→ **GIVEN DATA**:

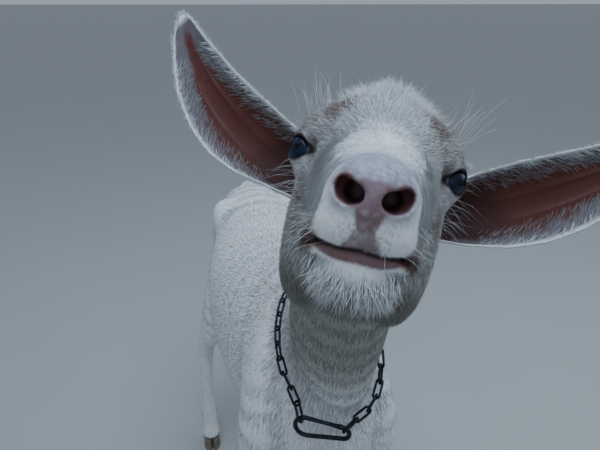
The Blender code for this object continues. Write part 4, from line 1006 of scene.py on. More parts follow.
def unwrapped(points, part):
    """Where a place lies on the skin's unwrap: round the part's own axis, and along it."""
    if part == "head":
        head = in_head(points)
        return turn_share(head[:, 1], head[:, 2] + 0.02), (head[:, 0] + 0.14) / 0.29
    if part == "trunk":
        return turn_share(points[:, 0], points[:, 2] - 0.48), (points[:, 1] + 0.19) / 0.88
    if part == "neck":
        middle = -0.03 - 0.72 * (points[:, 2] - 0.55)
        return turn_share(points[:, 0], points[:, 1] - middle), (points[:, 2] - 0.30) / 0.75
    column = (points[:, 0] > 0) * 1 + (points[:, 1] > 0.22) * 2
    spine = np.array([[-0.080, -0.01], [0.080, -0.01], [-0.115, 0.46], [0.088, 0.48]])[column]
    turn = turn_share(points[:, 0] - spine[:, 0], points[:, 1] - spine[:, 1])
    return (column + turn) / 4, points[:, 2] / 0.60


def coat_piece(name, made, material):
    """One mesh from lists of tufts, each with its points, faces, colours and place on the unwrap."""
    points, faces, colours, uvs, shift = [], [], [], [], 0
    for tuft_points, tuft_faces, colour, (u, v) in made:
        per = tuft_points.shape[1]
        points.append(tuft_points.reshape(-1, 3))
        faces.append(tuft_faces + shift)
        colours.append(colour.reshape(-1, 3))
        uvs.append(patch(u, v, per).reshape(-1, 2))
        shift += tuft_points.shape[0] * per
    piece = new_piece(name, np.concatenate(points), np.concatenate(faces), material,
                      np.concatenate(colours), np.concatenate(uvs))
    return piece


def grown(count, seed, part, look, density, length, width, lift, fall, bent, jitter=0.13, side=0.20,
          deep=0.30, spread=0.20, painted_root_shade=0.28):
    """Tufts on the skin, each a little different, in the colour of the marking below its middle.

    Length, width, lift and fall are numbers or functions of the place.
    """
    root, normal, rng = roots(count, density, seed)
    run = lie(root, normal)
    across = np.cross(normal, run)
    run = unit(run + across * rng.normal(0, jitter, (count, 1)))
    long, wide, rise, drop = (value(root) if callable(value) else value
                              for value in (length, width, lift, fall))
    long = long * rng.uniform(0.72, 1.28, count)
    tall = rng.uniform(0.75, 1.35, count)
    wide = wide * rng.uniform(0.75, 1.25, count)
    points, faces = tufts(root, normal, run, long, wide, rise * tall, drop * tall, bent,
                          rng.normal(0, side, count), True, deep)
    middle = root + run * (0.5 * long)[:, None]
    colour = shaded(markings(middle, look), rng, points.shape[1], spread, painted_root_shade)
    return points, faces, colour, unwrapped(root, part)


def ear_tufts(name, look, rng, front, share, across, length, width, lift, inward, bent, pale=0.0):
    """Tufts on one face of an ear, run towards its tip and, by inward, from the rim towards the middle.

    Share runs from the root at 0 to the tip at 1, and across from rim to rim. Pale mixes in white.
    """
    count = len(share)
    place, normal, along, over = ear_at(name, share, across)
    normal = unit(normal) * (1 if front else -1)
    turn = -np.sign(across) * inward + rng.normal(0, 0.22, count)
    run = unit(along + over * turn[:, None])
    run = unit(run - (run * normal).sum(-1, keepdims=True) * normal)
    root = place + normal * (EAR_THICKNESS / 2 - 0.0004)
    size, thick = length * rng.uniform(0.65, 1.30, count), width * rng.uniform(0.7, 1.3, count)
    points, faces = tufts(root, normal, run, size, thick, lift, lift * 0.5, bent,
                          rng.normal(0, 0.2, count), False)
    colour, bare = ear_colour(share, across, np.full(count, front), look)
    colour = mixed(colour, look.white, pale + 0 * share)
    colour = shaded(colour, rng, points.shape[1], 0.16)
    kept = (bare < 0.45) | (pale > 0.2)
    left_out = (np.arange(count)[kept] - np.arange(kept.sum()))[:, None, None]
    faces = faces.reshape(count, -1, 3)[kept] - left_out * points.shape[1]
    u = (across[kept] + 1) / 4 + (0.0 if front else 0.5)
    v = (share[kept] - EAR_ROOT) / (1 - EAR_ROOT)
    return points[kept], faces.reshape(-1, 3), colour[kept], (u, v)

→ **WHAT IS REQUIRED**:
Please print exactly what appears from the first line of the data through the line with "return (column +", including both of those lines and nothing past them.

→ **FINISHED EXERCISE**:
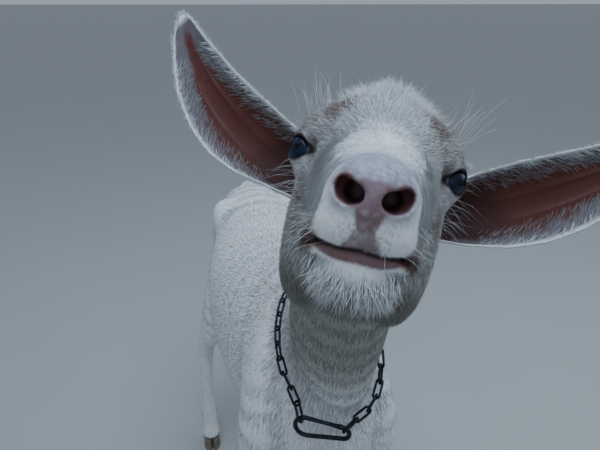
The Blender code for this object continues. Write part 4, from line 1006 of scene.py on. More parts follow.
def unwrapped(points, part):
    """Where a place lies on the skin's unwrap: round the part's own axis, and along it."""
    if part == "head":
        head = in_head(points)
        return turn_share(head[:, 1], head[:, 2] + 0.02), (head[:, 0] + 0.14) / 0.29
    if part == "trunk":
        return turn_share(points[:, 0], points[:, 2] - 0.48), (points[:, 1] + 0.19) / 0.88
    if part == "neck":
        middle = -0.03 - 0.72 * (points[:, 2] - 0.55)
        return turn_share(points[:, 0], points[:, 1] - middle), (points[:, 2] - 0.30) / 0.75
    column = (points[:, 0] > 0) * 1 + (points[:, 1] > 0.22) * 2
    spine = np.array([[-0.080, -0.01], [0.080, -0.01], [-0.115, 0.46], [0.088, 0.48]])[column]
    turn = turn_share(points[:, 0] - spine[:, 0], points[:, 1] - spine[:, 1])
    return (column + turn) / 4, points[:, 2] / 0.60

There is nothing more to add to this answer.